Waktu terus berlalu, jumlah komunitas yang semakin bertambah mengikis jatah kebutuhan hidup setempat, atau perbedaan bermunculan di antara mereka dan sebagainya, menjadi faktor sebagian mereka berimigrasi ke daerah-daerah, memisahkan antara satu dan lainnya. Kemudian tercipta di satu wilayah bahasa bagi masyarakatnya, yang berbeda dengan lainnya. Selain semua itu, sekiranya pencipta tiap bahasa adalah satu orang, tentulah sejarah menyebutkannya dan kita dapat mengetahuinya, namun tidaklah demikian.
Kembali pada soal wadh’ atau pembagian yang pertama dari sisi wadh’ itu sendiri, ia terbagi dua macam:
Apa yang diistilahkan dengan wadh’ ta’yîni; ialah penempatan dan pengkhususan kata pada makna oleh seseorang, misalnya Zaid memberi nama putranya yang lahir, Hasan. Atau satu alat temuan yang disebut oleh penemunya dengan televisi.
Apa yang diistilahkan dengan wadh’ ta’ayyuni; ialah banyaknya penggunaan kata pada satu makna, sampai batas menjadi khusus bagi makna itu. Orang bila mendengar kata tertentu terlintas di benaknya makna yang baru itu. Misalnya, kata “shalat” (yang asalnya bermakna doa) di kalangan mutasyari’ (para pelaku syariat) bermakna ibadah tertentu.
Adapun pembagian yang kedua, yakni dari sisi obyek (makna), wadh’ terbagi empat macam:
Wadh’ dan makna (maudhu’ lah), keduanya bersifat khusus.
Wadh’ dan makna, keduanya bersifat umum.
Wadh’ yang umum dan makna yang khusus, dan 4) Ialah sebaliknya.
Penjelasannya memerlukan beberapa mukadimah berikut:
Pertama, si kreator dalam proses wadh’ bermula dari mengkonsepsi kata kemudian makna, sehingga ia dapat meletakkan kata pada makna. Buktinya bahwa wadh’ merupakan penetapan (penilaian subyektif) dari si kreator atas kata dan makna, dengan mengatakan misalnya: “Aku letakkan kata ini bagi makna ini.” Atau, “Aku jadikan; khususkan; tentukan; tetapkan bahwa makna ini punya kata ini, atau aku sebut –makna- ini dengan nama ini.”
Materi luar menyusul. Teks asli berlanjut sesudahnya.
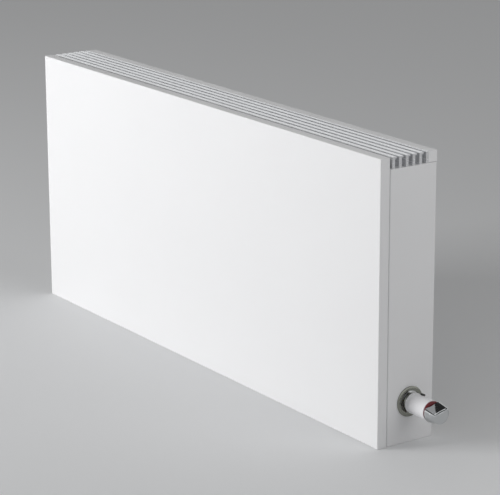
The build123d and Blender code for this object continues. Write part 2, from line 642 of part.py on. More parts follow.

Hal tersebut tidak memungkinkan bagi dia tanpa mengkonsepsi dan mengetahui sesuatu. Terhadap apa yang tak dia ketahui sama sekali (majhul mutlak), dia tak bisa menetapkan sesuatu atau suatu nama bagi apa itu.
Kedua, konsepsi kata dan makna bagi dia dalam dua hal:
1-Entah si kreator mengkonsepsi sendiri secara terperinci, yakni mengkonsepsi makna dengan segenap cirikhasnya. Misalnya, makna “manusia” dengan segala genus dan differensi yang ada padanya. Atau, dia mengkonsepsi spontan secara global. Yakni, pada saat menerapkan wadh’ dia tidak mengkonsepsi makna tanpa semua cirikhas tersebut. Melainkan konsepsi dia adalah titel umum terterapkan pada -dan menjadi pengungkap serta cermin bagi- makna.
Lebih jelasnya, diterangkan dalam logika mengenai proposisi, bahwa subyek proposisi terkadang bersifat parsial sejati (juz`i hakiki), misalnya “Surabaya” adalah kota pahlawan. Terkadang pula bersifat universal (kulli) terterapkan pada banyak hal selain sebagai kota pahlawan.